▶ [TASK STATEMENT]: Using the records below, quote only the span that opens with the line containing "The build123d and" and closes with the line containing "GRAIN_SPREAD = 0.05", exactly and inclusively.
[BEGIN INFORMATION SHOWN]
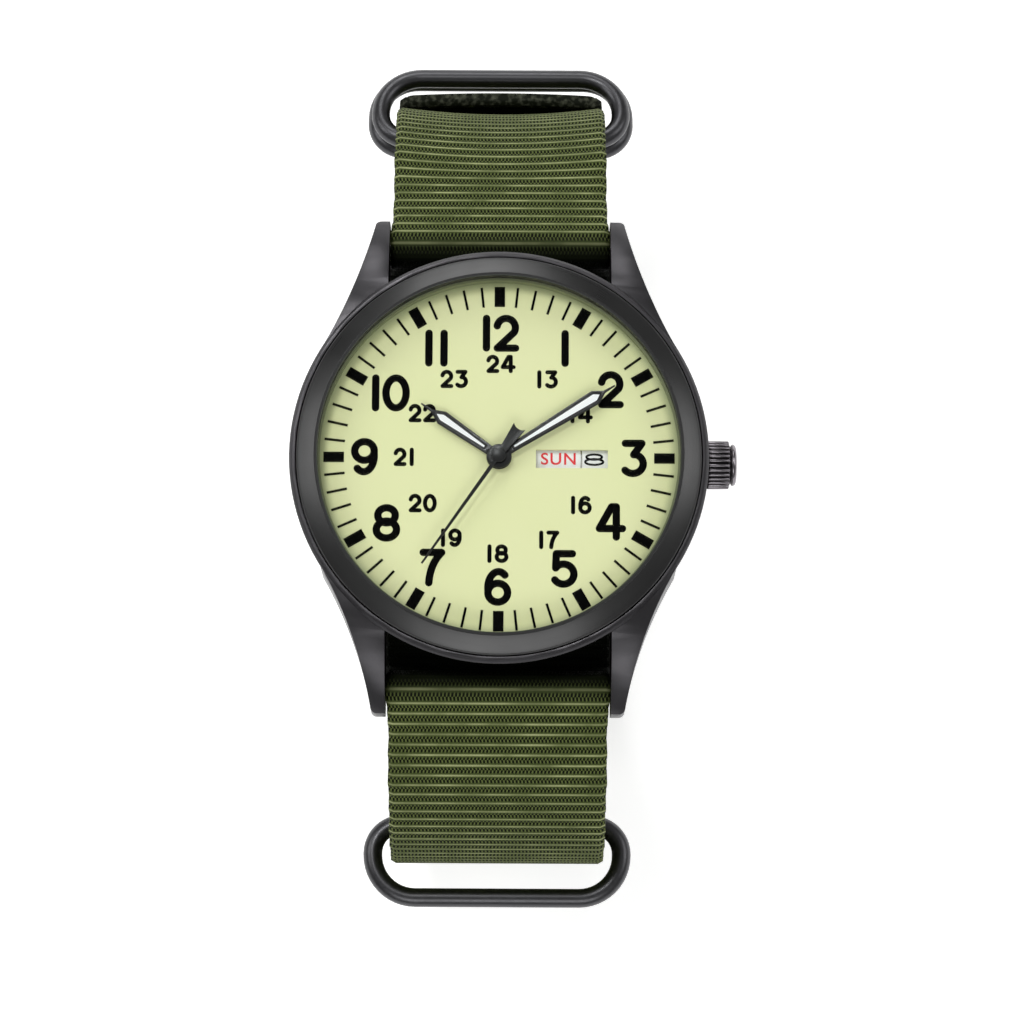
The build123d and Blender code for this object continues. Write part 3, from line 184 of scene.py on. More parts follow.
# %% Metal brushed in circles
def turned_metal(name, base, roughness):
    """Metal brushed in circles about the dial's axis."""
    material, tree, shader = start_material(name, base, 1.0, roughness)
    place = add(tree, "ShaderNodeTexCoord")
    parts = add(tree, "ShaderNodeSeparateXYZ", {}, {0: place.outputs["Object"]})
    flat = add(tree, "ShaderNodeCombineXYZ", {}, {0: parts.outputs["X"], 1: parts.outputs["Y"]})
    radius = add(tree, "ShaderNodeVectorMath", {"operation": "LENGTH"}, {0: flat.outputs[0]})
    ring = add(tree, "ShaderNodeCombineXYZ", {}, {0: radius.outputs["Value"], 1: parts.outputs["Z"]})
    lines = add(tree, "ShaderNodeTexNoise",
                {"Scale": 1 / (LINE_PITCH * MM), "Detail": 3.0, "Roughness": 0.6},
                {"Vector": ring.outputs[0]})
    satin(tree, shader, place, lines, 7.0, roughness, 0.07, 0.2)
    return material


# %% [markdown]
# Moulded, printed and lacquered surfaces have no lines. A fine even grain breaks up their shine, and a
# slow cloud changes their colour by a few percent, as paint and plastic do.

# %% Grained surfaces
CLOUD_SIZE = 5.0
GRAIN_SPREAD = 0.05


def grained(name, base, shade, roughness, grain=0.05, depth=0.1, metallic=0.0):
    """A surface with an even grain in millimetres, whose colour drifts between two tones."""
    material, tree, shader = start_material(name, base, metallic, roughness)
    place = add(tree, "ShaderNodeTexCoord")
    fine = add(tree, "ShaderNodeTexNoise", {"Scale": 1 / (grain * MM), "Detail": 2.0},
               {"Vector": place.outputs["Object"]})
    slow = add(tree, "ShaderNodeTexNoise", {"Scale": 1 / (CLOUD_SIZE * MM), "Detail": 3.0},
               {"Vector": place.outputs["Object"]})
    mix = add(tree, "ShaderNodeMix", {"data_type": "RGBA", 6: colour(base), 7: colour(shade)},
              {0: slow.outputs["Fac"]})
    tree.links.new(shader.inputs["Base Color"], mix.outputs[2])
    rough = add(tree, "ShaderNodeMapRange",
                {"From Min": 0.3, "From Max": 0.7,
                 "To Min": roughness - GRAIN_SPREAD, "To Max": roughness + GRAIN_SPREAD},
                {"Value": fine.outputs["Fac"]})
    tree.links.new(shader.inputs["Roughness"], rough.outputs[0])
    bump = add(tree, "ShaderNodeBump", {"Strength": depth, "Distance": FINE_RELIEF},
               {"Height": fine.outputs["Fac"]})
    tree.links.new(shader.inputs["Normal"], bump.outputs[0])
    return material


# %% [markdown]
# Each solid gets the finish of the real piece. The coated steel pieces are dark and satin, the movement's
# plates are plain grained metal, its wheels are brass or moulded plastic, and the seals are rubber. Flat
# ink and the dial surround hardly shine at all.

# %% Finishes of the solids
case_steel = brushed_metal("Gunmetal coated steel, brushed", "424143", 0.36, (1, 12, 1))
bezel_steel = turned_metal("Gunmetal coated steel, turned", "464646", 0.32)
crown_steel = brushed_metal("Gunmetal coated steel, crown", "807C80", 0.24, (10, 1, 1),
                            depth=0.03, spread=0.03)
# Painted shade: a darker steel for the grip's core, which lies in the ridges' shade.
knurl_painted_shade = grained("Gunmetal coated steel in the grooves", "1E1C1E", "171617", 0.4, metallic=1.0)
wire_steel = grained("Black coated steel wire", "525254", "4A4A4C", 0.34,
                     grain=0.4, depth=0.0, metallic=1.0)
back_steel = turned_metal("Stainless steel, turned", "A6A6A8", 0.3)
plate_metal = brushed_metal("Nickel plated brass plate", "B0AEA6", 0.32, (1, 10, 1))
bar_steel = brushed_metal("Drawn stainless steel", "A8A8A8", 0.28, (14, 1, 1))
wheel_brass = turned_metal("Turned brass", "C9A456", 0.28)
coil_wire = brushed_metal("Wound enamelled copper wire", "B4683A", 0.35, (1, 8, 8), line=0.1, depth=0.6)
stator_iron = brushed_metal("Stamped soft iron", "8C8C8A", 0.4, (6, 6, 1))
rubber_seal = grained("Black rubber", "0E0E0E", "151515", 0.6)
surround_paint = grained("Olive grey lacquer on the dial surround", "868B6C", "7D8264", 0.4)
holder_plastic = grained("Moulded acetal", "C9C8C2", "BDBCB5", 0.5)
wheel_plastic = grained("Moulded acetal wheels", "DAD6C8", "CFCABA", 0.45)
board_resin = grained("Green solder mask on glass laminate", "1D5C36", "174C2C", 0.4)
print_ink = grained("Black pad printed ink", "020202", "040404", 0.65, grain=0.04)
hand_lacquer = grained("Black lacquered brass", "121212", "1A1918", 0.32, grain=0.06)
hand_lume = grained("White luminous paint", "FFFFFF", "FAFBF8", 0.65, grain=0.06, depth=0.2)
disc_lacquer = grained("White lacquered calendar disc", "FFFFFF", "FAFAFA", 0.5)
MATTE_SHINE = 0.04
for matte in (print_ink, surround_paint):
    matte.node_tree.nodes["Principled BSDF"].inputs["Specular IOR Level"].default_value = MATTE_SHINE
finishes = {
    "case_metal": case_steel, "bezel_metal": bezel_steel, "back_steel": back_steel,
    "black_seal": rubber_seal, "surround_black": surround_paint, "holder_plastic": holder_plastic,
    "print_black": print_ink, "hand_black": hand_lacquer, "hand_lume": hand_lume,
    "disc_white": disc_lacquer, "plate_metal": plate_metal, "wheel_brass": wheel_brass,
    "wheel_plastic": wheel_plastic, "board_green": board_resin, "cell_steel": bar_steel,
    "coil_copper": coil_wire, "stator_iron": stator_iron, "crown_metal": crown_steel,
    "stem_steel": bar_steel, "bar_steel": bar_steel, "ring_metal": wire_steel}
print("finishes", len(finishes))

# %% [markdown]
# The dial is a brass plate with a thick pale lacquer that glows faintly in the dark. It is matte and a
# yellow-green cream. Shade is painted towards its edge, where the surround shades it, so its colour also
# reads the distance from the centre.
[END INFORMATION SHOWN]
[BEGIN INFORMATION SHOWN]
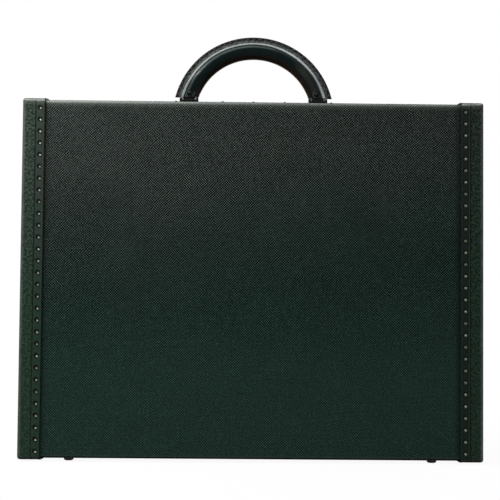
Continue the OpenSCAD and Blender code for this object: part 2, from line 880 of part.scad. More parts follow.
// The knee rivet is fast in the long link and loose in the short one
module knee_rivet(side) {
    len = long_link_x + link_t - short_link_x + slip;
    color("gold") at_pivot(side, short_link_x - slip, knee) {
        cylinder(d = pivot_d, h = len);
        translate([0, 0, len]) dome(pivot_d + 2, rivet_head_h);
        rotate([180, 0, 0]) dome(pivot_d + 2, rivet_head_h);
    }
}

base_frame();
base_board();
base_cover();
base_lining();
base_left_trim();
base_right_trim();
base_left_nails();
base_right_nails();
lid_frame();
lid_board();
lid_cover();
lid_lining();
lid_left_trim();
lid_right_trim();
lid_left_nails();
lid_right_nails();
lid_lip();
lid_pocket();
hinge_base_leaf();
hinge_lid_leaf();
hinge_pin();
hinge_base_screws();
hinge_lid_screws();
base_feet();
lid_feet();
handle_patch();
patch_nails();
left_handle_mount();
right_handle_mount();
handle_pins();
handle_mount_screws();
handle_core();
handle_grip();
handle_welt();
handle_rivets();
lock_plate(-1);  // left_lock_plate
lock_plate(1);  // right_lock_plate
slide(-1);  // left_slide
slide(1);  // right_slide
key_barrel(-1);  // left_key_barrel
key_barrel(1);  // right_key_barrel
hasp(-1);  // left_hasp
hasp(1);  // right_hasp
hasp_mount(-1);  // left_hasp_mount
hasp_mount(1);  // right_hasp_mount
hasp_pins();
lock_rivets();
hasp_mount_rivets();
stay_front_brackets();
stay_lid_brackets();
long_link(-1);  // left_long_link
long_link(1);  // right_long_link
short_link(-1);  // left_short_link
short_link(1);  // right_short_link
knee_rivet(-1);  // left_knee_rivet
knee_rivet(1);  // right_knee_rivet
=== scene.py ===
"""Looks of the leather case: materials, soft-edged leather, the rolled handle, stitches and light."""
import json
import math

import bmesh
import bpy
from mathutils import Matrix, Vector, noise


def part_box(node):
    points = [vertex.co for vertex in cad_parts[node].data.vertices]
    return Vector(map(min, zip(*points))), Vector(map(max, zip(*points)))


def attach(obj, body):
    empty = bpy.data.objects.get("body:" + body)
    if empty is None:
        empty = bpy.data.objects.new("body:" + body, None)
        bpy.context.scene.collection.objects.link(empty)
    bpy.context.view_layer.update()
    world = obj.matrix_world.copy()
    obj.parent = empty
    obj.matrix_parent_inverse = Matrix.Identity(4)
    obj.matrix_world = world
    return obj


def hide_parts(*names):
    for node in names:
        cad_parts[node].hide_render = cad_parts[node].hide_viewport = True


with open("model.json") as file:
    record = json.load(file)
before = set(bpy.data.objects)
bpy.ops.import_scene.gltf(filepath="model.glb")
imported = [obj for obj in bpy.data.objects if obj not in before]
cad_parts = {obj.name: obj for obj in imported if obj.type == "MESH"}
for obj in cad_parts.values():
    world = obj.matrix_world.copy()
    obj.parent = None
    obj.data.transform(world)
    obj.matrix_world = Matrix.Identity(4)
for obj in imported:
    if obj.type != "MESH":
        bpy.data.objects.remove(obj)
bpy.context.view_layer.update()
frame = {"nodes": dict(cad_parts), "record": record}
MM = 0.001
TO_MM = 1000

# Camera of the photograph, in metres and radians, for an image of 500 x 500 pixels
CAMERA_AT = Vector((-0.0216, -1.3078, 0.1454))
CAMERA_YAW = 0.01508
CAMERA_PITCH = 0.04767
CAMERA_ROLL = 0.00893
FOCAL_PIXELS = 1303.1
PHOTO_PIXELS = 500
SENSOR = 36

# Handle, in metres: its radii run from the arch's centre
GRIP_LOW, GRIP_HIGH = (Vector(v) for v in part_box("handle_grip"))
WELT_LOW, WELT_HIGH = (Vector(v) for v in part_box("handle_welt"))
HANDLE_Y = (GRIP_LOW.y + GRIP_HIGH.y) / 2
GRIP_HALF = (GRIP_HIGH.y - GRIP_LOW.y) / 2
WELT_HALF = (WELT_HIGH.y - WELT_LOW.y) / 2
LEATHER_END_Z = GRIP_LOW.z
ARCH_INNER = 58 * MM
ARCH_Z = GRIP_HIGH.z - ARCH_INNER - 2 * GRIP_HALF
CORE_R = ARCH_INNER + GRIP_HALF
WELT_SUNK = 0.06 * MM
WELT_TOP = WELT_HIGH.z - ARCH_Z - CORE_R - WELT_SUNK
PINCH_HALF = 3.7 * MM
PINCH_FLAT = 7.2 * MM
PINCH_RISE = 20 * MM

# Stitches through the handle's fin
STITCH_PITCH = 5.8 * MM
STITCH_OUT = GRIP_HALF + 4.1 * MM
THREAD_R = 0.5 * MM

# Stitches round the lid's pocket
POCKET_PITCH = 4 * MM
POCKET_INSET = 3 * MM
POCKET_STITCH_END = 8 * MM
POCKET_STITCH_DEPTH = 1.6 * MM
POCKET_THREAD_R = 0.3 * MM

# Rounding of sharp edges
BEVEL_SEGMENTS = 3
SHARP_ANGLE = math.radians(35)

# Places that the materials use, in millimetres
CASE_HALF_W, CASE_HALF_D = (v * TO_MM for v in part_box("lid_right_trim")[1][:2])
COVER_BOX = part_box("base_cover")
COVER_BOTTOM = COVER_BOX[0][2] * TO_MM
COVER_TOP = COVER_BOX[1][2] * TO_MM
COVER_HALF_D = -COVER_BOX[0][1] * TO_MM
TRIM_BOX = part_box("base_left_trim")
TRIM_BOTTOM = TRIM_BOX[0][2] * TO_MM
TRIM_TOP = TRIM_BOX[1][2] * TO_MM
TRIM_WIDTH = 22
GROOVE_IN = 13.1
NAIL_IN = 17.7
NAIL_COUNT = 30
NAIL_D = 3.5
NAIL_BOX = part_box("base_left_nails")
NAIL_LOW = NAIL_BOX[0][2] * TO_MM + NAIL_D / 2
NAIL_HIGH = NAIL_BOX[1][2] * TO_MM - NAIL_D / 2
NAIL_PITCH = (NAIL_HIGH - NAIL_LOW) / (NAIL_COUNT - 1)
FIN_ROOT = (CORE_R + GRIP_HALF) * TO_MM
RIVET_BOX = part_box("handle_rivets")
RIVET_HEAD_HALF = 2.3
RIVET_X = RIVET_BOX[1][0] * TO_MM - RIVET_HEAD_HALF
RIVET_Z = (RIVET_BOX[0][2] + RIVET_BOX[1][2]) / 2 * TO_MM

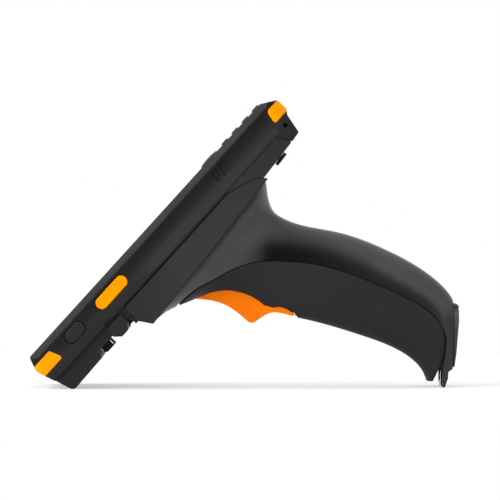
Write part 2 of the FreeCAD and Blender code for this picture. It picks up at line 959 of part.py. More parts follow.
[END INFORMATION SHOWN]
▶ [COMPLETED TASK]:
The build123d and Blender code for this object continues. Write part 3, from line 184 of scene.py on. More parts follow.
# %% Metal brushed in circles
def turned_metal(name, base, roughness):
    """Metal brushed in circles about the dial's axis."""
    material, tree, shader = start_material(name, base, 1.0, roughness)
    place = add(tree, "ShaderNodeTexCoord")
    parts = add(tree, "ShaderNodeSeparateXYZ", {}, {0: place.outputs["Object"]})
    flat = add(tree, "ShaderNodeCombineXYZ", {}, {0: parts.outputs["X"], 1: parts.outputs["Y"]})
    radius = add(tree, "ShaderNodeVectorMath", {"operation": "LENGTH"}, {0: flat.outputs[0]})
    ring = add(tree, "ShaderNodeCombineXYZ", {}, {0: radius.outputs["Value"], 1: parts.outputs["Z"]})
    lines = add(tree, "ShaderNodeTexNoise",
                {"Scale": 1 / (LINE_PITCH * MM), "Detail": 3.0, "Roughness": 0.6},
                {"Vector": ring.outputs[0]})
    satin(tree, shader, place, lines, 7.0, roughness, 0.07, 0.2)
    return material


# %% [markdown]
# Moulded, printed and lacquered surfaces have no lines. A fine even grain breaks up their shine, and a
# slow cloud changes their colour by a few percent, as paint and plastic do.

# %% Grained surfaces
CLOUD_SIZE = 5.0
GRAIN_SPREAD = 0.05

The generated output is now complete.